Simon: As strange as most people may find a gamebook about samurai-quails, writing the book did not feel strange to me at all – at least at first! As I’ve already mentioned, I started writing the book when I was a kid myself. When I became a young adult, I no longer saw samurai quails as being particularly cool, so I stopped the (nearly finished!) project for approximately 6 years. It was David that motivated me to finish the book when we met during my studies in Marburg. I asked him to do the cover artwork while I redid all the interior illustrations (the original quails I drew as a teenager were not appropriate for an official release). As already mentioned, David then improved those for the second edition of the print release.

David: I didn’t contribute anything to the story, but I always asked myself how quails could use tools and weapons with their wings. At times I found it difficult to make this look credible.


A mini Promo-Adventure in English (shown above, right) is available for FREE download here, telling the backstory behind the main plot with a simplified version of the rules.
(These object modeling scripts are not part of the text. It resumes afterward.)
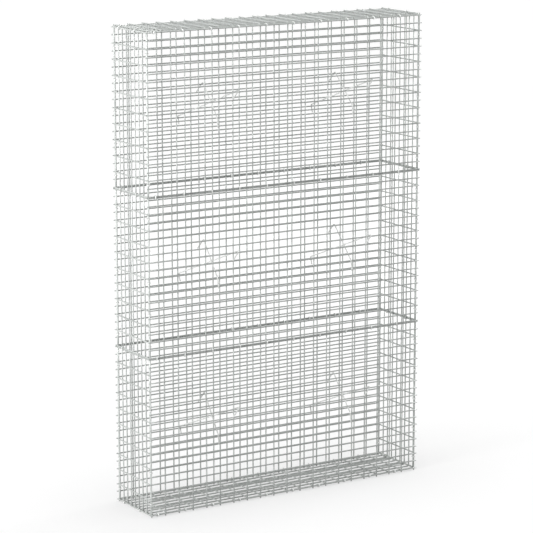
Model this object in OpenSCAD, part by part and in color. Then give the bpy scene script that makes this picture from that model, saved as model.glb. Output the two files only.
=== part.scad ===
// Free-standing gabion wall unit: an empty welded-mesh basket, 1000 x 208 x 1509 mm over
// the mesh, built as three tiers of flat panels on one base panel under one lid panel.
// Millimetres, +Z up, X along the length, front face towards -Y, lowest wire tips at Z = 0.

/* [Mesh] */
// distance between the first and last upright wires of a long panel
wall_len = 1000; // [600:50:2000]
// distance between the uprights of the front and back panels
wall_dep = 208.6; // [150:0.1:500]
// number of close pitches up one tier
tier_rows = 20; // [8:1:24]
// number of tiers
tiers = 3; // [3:1:3]
// close mesh pitch
pitch_a = 25; // [20:1:60]
// wide mesh pitch
pitch_b = 50; // [40:1:120]
// wire thickness of the panels
wire = 4; // [3:0.1:6]
// side of the square bar that stands in for the round wire in the solids
bar = 3.5; // [2.5:0.5:5.5]

/* [Fits] */
// clear gap between neighbouring wires of two panels
gap = 0.3; // [0.1:0.05:1]
// wire ends standing out past the last level wire of a long panel
end_over = 7; // [2:0.5:12]
// wire tips below the lowest level wire
tip = 7.5; // [3:0.5:12]

/* [Rings] */
// ring wire thickness
ring_wire = 3; // [2:0.1:4]
// distance between rings along a seam
ring_pitch = 100; // [50:5:200]
// distance of the first ring from the end of a long seam
ring_first = 21; // [10:1:45]

/* [Ties] */
// tie rod thickness
tie_wire = 4; // [3:0.1:6]

/* [Hidden] */
r = wire / 2;
b = bar / 2;
sink = bar; // crossing bars share a square of contact at each weld
step = wire + gap;
tier_h = tier_rows * pitch_a;
tier_step = tier_h + step;
n_up = wall_len / pitch_b;
hx = wall_len / 2;
hy = wall_dep / 2;
sy = hy - step;
n_side = 8;
side_pitch = 2 * sy / n_side;
z0 = tip;
base_z = z0 - 1.5;
lid_z = z0 + 2 * tier_step + tier_h + 1.5;
cap_x = hx - step;
top_z = z0 + 2 * tier_step + tier_h;
h_y = hy + sink;
h_x = hx + sink;
n_ring = wall_len / ring_pitch;
side_ring_y = [-1.5 * pitch_a, 2.5 * pitch_a];
corner_rings = 5;
tie_y = h_y + wire + 0.2;
ring_r = r + gap + ring_wire / 2 + 0.25;

// straight four-sided bars along one axis, with flats facing the axes
module bar_x(x1, x2, y, z)
  translate([x1, y - b, z - b])
    cube([x2 - x1, bar, bar]);

module bar_y(y1, y2, x, z)
  translate([x - b, y1, z - b])
    cube([bar, y2 - y1, bar]);

module bar_z(z1, z2, x, y)
  translate([x - b, y - b, z1])
    cube([bar, bar, z2 - z1]);

// reach of the uprights below and above the end wires of tier t
function low_end(t) = t == 0 ? tip : step / 2 - gap / 2;
function top_end(t) = t == tiers - 1 ? tip : step / 2 - gap / 2;

// long panel of tier t on side s (-1 front, 1 back)
module long_panel(t, s) {
  zb = z0 + t * tier_step;
  union() {
    for (i = [0 : n_up])
      bar_z(zb - low_end(t), zb + tier_h + top_end(t), -hx + i * pitch_b, s * hy);
    for (j = [0 : tier_rows])
      bar_x(-hx - end_over, hx + end_over, s * (hy + sink), zb + j * pitch_a);
  }
}

// end panel of tier t on side s (-1 left, 1 right)
module end_panel(t, s) {
  zb = z0 + t * tier_step;
  union() {
    for (i = [0 : n_side])
      bar_z(zb - min(low_end(t), r), zb + tier_h + min(top_end(t), r), s * hx, -sy + i * side_pitch);
    for (j = [0 : tier_rows / 2])
      bar_y(-sy - r - 0.1, sy + r + 0.1, s * (hx + sink), zb + j * pitch_b);
  }
}

// flat panel closing the base or the lid, lengthwise wires at height z
module cap_panel(z) {
  union() {
    for (i = [0 : n_side])
      bar_x(-cap_x - r, cap_x + r, -sy + i * side_pitch, z);
    for (i = [0 : n_up])
      bar_y(-sy - r, sy + r, -cap_x + i * 2 * cap_x / n_up, z + sink);
  }
}

// closing ring lying in its own X-Y plane, round two wires a distance e apart along X
module ring(e) {
  union() {
    for (s = [-1, 1])
      translate([s * e / 2, 0, 0]) rotate([0, 0, -s * 90])
        rotate_extrude(angle = 180, $fn = 24)
          translate([ring_r, 0])
            circle(d = ring_wire, $fn = 24);
    for (s = [-1, 1])
      translate([-e / 2, s * ring_r, 0]) rotate([0, 90, 0])
        cylinder(h = e, d = ring_wire, $fn = 24);
  }
}

// length rounded so that half of it is a whole number of hundredths
function even(l) = round(l * 50) / 50;

// ring round two lengthwise wires at (y, z) = a and b, at length position x
module ring_along_x(x, a, b)
  translate([x, (a[0] + b[0]) / 2, (a[1] + b[1]) / 2]) rotate([90, 0, 90])
    rotate([0, 0, atan2(b[1] - a[1], b[0] - a[0])])
      ring(even(norm(b - a)));

// ring round two crosswise wires at (x, z) = a and b, at depth position y
module ring_along_y(y, a, b)
  translate([(a[0] + b[0]) / 2, y, (a[1] + b[1]) / 2]) rotate([90, 0, 0])
    rotate([0, 0, atan2(b[1] - a[1], b[0] - a[0])])
      ring(even(norm(b - a)));

// rings of one level: long seams joined at (y, z) points, end seams at (x, z) points,
// given for the back and the right, and mirrored to the front and the left
module ring_level(ya, yb, xa, xb)
  for (s = [-1, 1]) {
    for (i = [0 : n_ring - 1])
      ring_along_x(-hx + ring_first + i * ring_pitch, [s * ya[0], ya[1]], [s * yb[0], yb[1]]);
    for (y = side_ring_y)
      ring_along_y(y, [s * xa[0], xa[1]], [s * xb[0], xb[1]]);
  }

// rings down one corner, where the end upright of a long panel meets the first of an end panel
module ring_corner(sx, sy_)
  for (t = [0 : tiers - 1])
    for (i = [0 : corner_rings - 1])
      translate([sx * hx, sy_ * (hy - step / 2), z0 + t * tier_step + 1.5 * pitch_a + i * ring_pitch])
        rotate([0, 0, 90])
          ring(step);

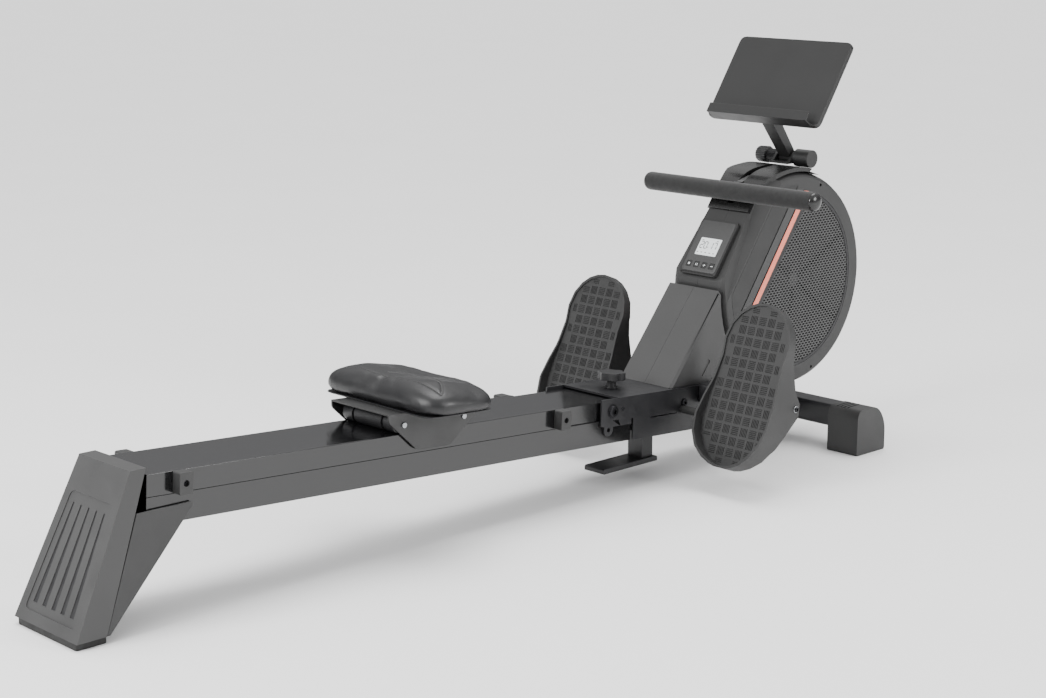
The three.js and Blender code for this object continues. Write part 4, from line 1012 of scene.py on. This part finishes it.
# handle: foam sleeve, end caps, strap and its plate
def makeHandle():
    middle, radius, half = turnedSize("handle_grip")
    basis = acrossAxes(middle)
    sleeve = rings([(radius - 2, -half + 13), (radius - 0.4, -half + 13.4), (radius, -half + 15)]
                   + [(radius - 0.15 * (k % 2), -half + 15 + (2 * half - 30) * k / 24) for k in range(1,
                                        24)]
                   + [(radius, half - 15), (radius - 0.4, half - 13.4), (radius - 2, half - 13)], 64, basis)
    smooth(sleeve, 50)
    show("gripFoam", sleeve, "handle", "foam", ["handle_grip"])
    for end in (1, -1):
        capBasis = acrossAxes(middle, end)
        r = radius - 0.8
        dome = rings([(r - 3, half - 16), (r, half - 13)] + [(r * math.cos(math.radians(k * 11)),
                     half - 12 + 11.9 * math.sin(math.radians(k * 11))) for k in range(0, 8)], 48, capBasis)
        smooth(dome, 40)
        show(f"gripCap_{end}", dome, "handle", "glossShell")


# webbing from the slot in the head to the handle's yoke, a straight strip between them
def makeStrap():
    points = [vertex.co for vertex in frame["nodes"]["pull_strap"].data.vertices]
    near = min(points, key=lambda point: point.x)
    far = max(points, key=lambda point: point.x)
    start, end = Vector((near.x, 0, near.z)), Vector((far.x, 0, far.z))
    along = (end - start).normalized()
    up = Vector((-along.z, 0, along.x))
    rows, half, thick = 60, 7.9 * mm, 0.9 * mm
    corners = []
    for row in range(rows + 1):
        spot = start + (end - start) * row / rows
        for across, lift in ((-half, 0), (half, 0), (half, thick), (-half, thick)):
            corners.append(spot + Vector((0, across, 0)) + up * lift)
    piece = bpy.data.objects.new("pullWebbing", meshOf(corners, tubeFaces(rows + 1, 4)))
    scene.collection.objects.link(piece)
    piece.data.materials.append(paints["webbing"])
    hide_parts("pull_strap")
    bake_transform(piece)
    basis = axes(start + up * 0.6 * mm, along, up)
    yoke = softened(prism([(-9, -11), (12, -10), (12, 10), (-9, 11)], -1.0, 2.6, basis), 0.8, 2)
    show("strapYoke", yoke, "handle", "blackNylon")


makeHandle()
makeStrap()
print("handle made")

# half a turned profile and its mirror image
def mirrored(profile):
    return profile + [(radius, -level) for radius, level in reversed(profile)]


# stabiliser: ribbed end caps and transport wheels
for side, name in sides:
    node = f"stabiliser_cap_{name}"
    low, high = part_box(node)
    near, far = sorted((abs(low.y), abs(high.y)))
    grooves = [prism([(low.x / mm + 10, -side * (high.z / mm + 3)), (high.x / mm - 34,
                                        -side * (high.z / mm + 3)),
                      (high.x / mm - 34, -side * (high.z / mm - 3.2)), (low.x / mm + 10,
                                        -side * (high.z / mm - 3.2))],
                     near / mm + 14 + k * 10, near / mm + 18.5 + k * 10, axes((0, 0, 0), (1, 0, 0), (0,
                                        side, 0)))
               for k in range(4)]
    fineCopy(node, "greyShell", 3.0, grooves, angle=30)
    hub = jointAt(f"{name}_wheel_spin")
    basis = axes(Vector((hub.x, hub.y, hub.z)), (1, 0, 0), (0, 1, 0))
    wheelLow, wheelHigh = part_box(f"transport_wheel_{name}")
    radius = (wheelHigh.z - wheelLow.z) / 2 / mm
    half = (wheelHigh.y - wheelLow.y) / 2 / mm
    tyre = rings(mirrored([(radius * 0.62, -half + 1.5), (radius - 3, -half), (radius - 0.6, -half + 2),
                           (radius, -half + 5), (radius, -1.6), (radius - 1.2, -0.8)]), 56, basis)
    smooth(tyre, 40)
    show(f"wheelTyre_{name}", tyre, f"wheel_{name}", "rubber", [f"transport_wheel_{name}"])
    disc = rings(mirrored([(4, -half + 1), (7, -half + 1), (8, -half + 2.2), (radius * 0.6,
                           -half + 2.2)]), 40, basis)
    smooth(disc, 30)
    show(f"wheelDisc_{name}", disc, f"wheel_{name}", "darkShell")
for node in ("seat_roller_rear", "seat_roller_front"):
    middle, radius, half = turnedSize(node)
    basis = acrossAxes(middle)
    profile = mirrored([(6.3, -half), (radius - 2, -half), (radius - 0.4, -half + 1), (radius, -half + 2.5),
                        (radius, -half + 30), (radius - 4, -half + 31), (radius - 4, -half + 36),
                         (radius, -half + 37)])
    roller = rings(profile, 48, basis)
    smooth(roller, 40)
    show(node + "_shape", roller, bodyOf[node], "blackNylon", [node])
print("stabiliser and wheels made")

# floor, light and camera
def makeFloor():
    cover = finish("paintedFloor", {"low": "#F1F1F1", "high": "#F4F4F4", "cloud": 900, "smudge": 400,
                                    "rough": (0.55, 0.62), "grain": 3.0, "relief": 0.03})
    floor = bpy.data.objects.new("floor", meshOf([(-30, -30, 0), (30, -30, 0), (30, 30, 0), (-30, 30, 0)],
                                                 [[0, 1, 2, 3]]))
    floor.data.materials.append(cover)
    scene.collection.objects.link(floor)


# dark near the horizon, so glossy tops stay black; bright overhead, so the floor is even
def makeSky():
    world = bpy.data.worlds.new("studio")
    world.use_nodes = True
    tree = world.node_tree
    where = place(tree, "TexCoord").outputs["Generated"]
    height = place(tree, "SeparateXYZ", {}, {"Vector": where}).outputs["Z"]
    ramp = place(tree, "ValToRGB", {}, {"Fac": height})
    ramp.color_ramp.elements[0].position = 0.12
    ramp.color_ramp.elements[0].color = (0.16, 0.16, 0.165, 1)
    ramp.color_ramp.elements[1].position = 0.75
    ramp.color_ramp.elements[1].color = (1.0, 1.0, 1.0, 1)
    tree.links.new(ramp.outputs["Color"], tree.nodes["Background"].inputs["Color"])
    tree.nodes["Background"].inputs["Strength"].default_value = 1.35
    scene.world = world


# an object at a spot, looking in a direction
def hang(data, spot, direction):
    thing = bpy.data.objects.new(data.name, data)
    thing.location = spot
    thing.rotation_mode = "QUATERNION"
    thing.rotation_quaternion = direction.to_track_quat("-Z", "Y")
    scene.collection.objects.link(thing)
    return thing


def makeLamp(name, spot, aim, size, power):
    data = bpy.data.lights.new(name, "AREA")
    data.shape = "RECTANGLE"
    data.size, data.size_y = size
    data.energy = power
    hang(data, spot, Vector(aim) - Vector(spot))


def makeSun(name, source, angle, power):
    data = bpy.data.lights.new(name, "SUN")
    data.energy = power
    data.angle = math.radians(angle)
    hang(data, (0, 0, 0), -Vector(source))


cameraView = {"spot": (-2.8914, -3.0578, 1.2857), "yaw": 46.08, "pitch": 12.483, "lens": 69.95}


def makeCamera():
    yaw, pitch = math.radians(cameraView["yaw"]), math.radians(cameraView["pitch"])
    ahead = Vector((math.cos(yaw) * math.cos(pitch), math.sin(yaw) * math.cos(pitch), -math.sin(pitch)))
    data = bpy.data.cameras.new("camera")
    data.lens = cameraView["lens"]
    data.sensor_width = 36
    data.clip_end = 90
    scene.camera = hang(data, cameraView["spot"], ahead)


makeFloor()
makeSky()
makeLamp("leftLamp", (-4.6, 0.6, 2.6), (-0.2, 0.0, 0.3), (2.2, 2.2), 260)
makeLamp("rightLamp", (1.8, -4.4, 2.2), (0.6, 0.0, 0.4), (2.0, 1.6), 150)
makeSun("topSun", (0.25, 0.12, 1.0), 40, 2.3)
makeCamera()

print("stage set")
Also, the German edition is available here for FREE download as a PDF, from where you can also purchase a signed softcover with additional extras.


The Way of the Quail is a project that deserves wider recognition from the gamebook community, particularly those living outside its home country. With its unique anthropomorphic characters, historical setting and considerable gameplay, TWotQ offers interactive fiction fans an experience of rich fantasy and immersive world-building like no other. GBN hopes to see a full English translation available one day soon!

Thanks to Simon and David for taking the time to answer our questions, especially due to the difficulties of replying in English. Vielen Dank!